>> start GIVEN RECORDS
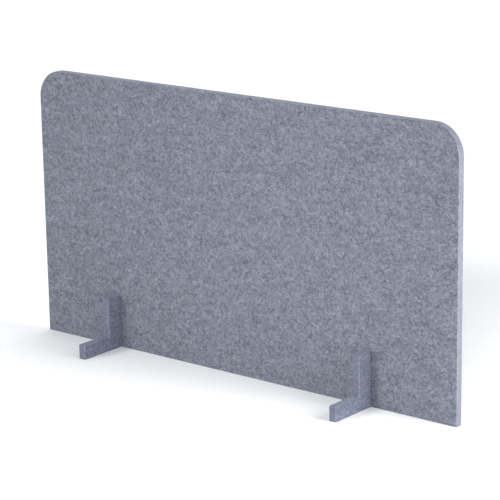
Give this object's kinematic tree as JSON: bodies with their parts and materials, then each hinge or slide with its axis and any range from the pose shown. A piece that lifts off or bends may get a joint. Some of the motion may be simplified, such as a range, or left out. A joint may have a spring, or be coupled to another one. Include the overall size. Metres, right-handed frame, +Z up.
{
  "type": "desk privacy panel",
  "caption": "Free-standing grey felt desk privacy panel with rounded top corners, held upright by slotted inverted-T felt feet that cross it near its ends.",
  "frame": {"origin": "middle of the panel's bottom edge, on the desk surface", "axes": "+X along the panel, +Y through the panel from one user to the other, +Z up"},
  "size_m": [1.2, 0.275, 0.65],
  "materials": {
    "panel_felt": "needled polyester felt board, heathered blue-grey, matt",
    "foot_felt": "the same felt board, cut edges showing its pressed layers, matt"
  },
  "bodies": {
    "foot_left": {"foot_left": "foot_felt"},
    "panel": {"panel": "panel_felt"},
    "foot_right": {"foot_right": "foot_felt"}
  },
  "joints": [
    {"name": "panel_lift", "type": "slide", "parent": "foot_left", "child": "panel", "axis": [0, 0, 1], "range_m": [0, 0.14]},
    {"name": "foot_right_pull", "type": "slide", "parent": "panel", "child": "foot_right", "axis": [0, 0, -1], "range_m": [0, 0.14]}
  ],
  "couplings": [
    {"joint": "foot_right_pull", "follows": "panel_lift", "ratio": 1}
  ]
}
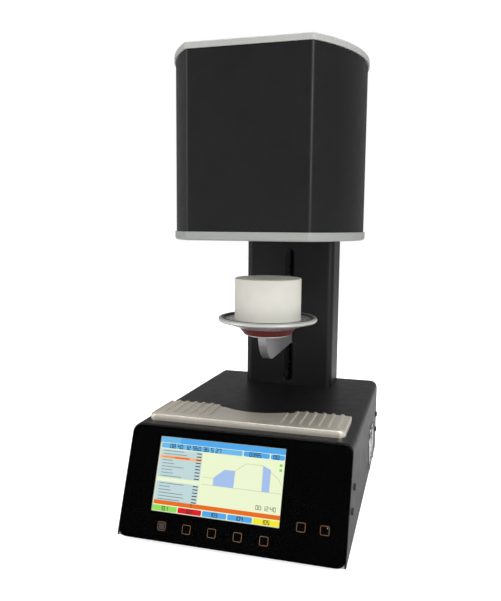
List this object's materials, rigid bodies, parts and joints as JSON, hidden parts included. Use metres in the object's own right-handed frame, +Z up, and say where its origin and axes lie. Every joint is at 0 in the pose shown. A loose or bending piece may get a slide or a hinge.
>> end GIVEN RECORDS
STATED PROBLEM
Using the material above, print every entry exactly as written.

RESULT BELOW
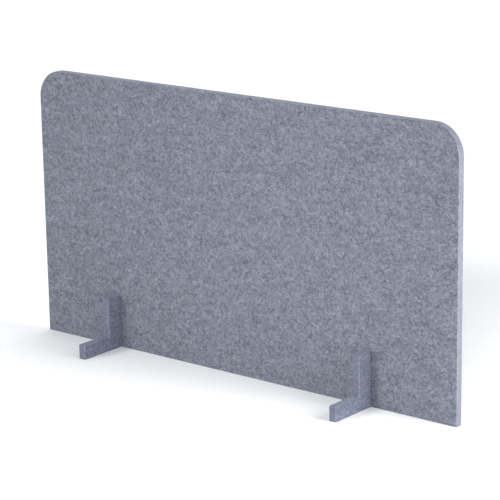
Give this object's kinematic tree as JSON: bodies with their parts and materials, then each hinge or slide with its axis and any range from the pose shown. A piece that lifts off or bends may get a joint. Some of the motion may be simplified, such as a range, or left out. A joint may have a spring, or be coupled to another one. Include the overall size. Metres, right-handed frame, +Z up.
{
  "type": "desk privacy panel",
  "caption": "Free-standing grey felt desk privacy panel with rounded top corners, held upright by slotted inverted-T felt feet that cross it near its ends.",
  "frame": {"origin": "middle of the panel's bottom edge, on the desk surface", "axes": "+X along the panel, +Y through the panel from one user to the other, +Z up"},
  "size_m": [1.2, 0.275, 0.65],
  "materials": {
    "panel_felt": "needled polyester felt board, heathered blue-grey, matt",
    "foot_felt": "the same felt board, cut edges showing its pressed layers, matt"
  },
  "bodies": {
    "foot_left": {"foot_left": "foot_felt"},
    "panel": {"panel": "panel_felt"},
    "foot_right": {"foot_right": "foot_felt"}
  },
  "joints": [
    {"name": "panel_lift", "type": "slide", "parent": "foot_left", "child": "panel", "axis": [0, 0, 1], "range_m": [0, 0.14]},
    {"name": "foot_right_pull", "type": "slide", "parent": "panel", "child": "foot_right", "axis": [0, 0, -1], "range_m": [0, 0.14]}
  ],
  "couplings": [
    {"joint": "foot_right_pull", "follows": "panel_lift", "ratio": 1}
  ]
}
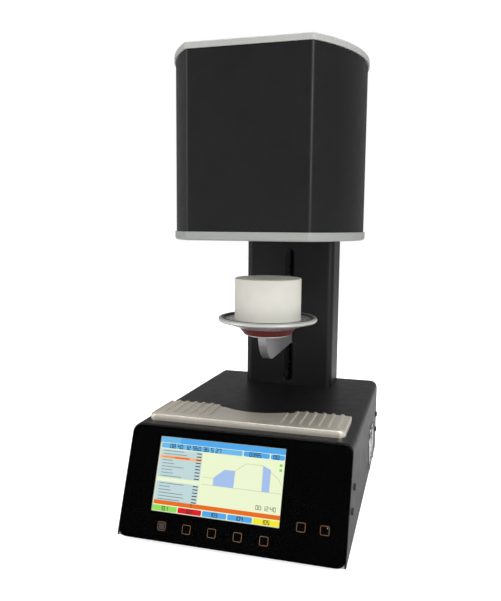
List this object's materials, rigid bodies, parts and joints as JSON, hidden parts included. Use metres in the object's own right-handed frame, +Z up, and say where its origin and axes lie. Every joint is at 0 in the pose shown. A loose or bending piece may get a slide or a hinge.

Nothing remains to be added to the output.